Homelessness has become a top issue in California, and Trump took delight in highlighting the problem, saying the state's major cities were “going to hell.”
Newsom has touted a $1 billion investment the state made in 2019 to address homelessness and the law he signed enacting a statewide cap on annual rent increases to help address the lack of affordable housing. But those moves have yet to produce visible results.
Still, Newsom said in an October interview with The Associated Press that his administration has done more than any other on the two issues.
“I can't solve that overnight,” he said. But “we're not being neglectful in that space, and I think the consequences of that will reverberate in cities large and small, but also will leave clues for other states that are struggling with the same.”
Gallagher said he thinks Newsom and Democrats have spent too much time focused on failed solutions to homelessness and housing. The assemblyman said the state needs to reduce government red tape and barriers to building.
“He needs to push a little bit harder maybe against his base on the issue to really see results,” Gallagher said.
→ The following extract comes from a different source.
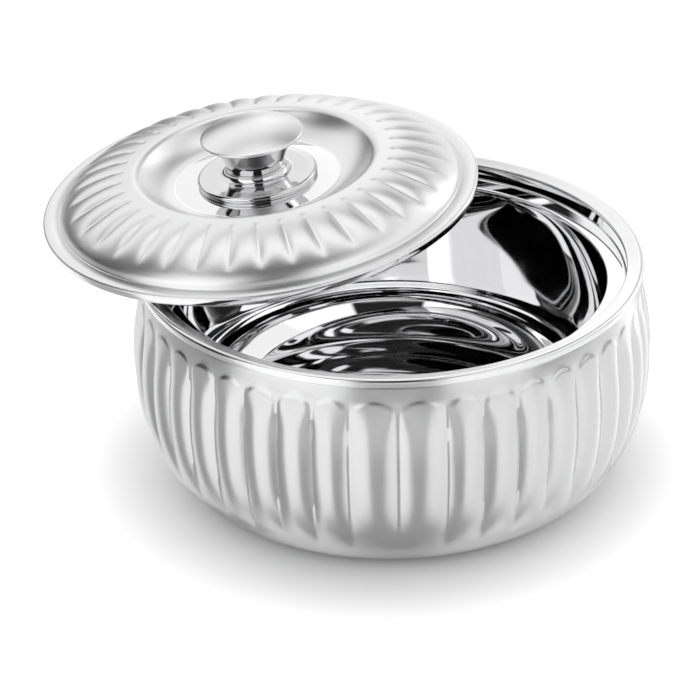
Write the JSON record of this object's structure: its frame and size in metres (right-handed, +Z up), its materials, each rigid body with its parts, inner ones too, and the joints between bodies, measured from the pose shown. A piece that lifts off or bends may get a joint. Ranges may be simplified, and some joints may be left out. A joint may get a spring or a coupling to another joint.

Newsom's overall approval rating has stayed between 44% and 48% during his first year in office, according to surveys by the Public Policy Institute of California. About 46% of people approve of his handling of the wildfire issues.
In a recent interview with the AP, Brown said a governor shouldn't be measured until after a full four-year term.
“I think it's a mistake to look to the first year and draw a lot of big conclusions," he said. __ Associated Press reporter Adam Beam contributed to this story.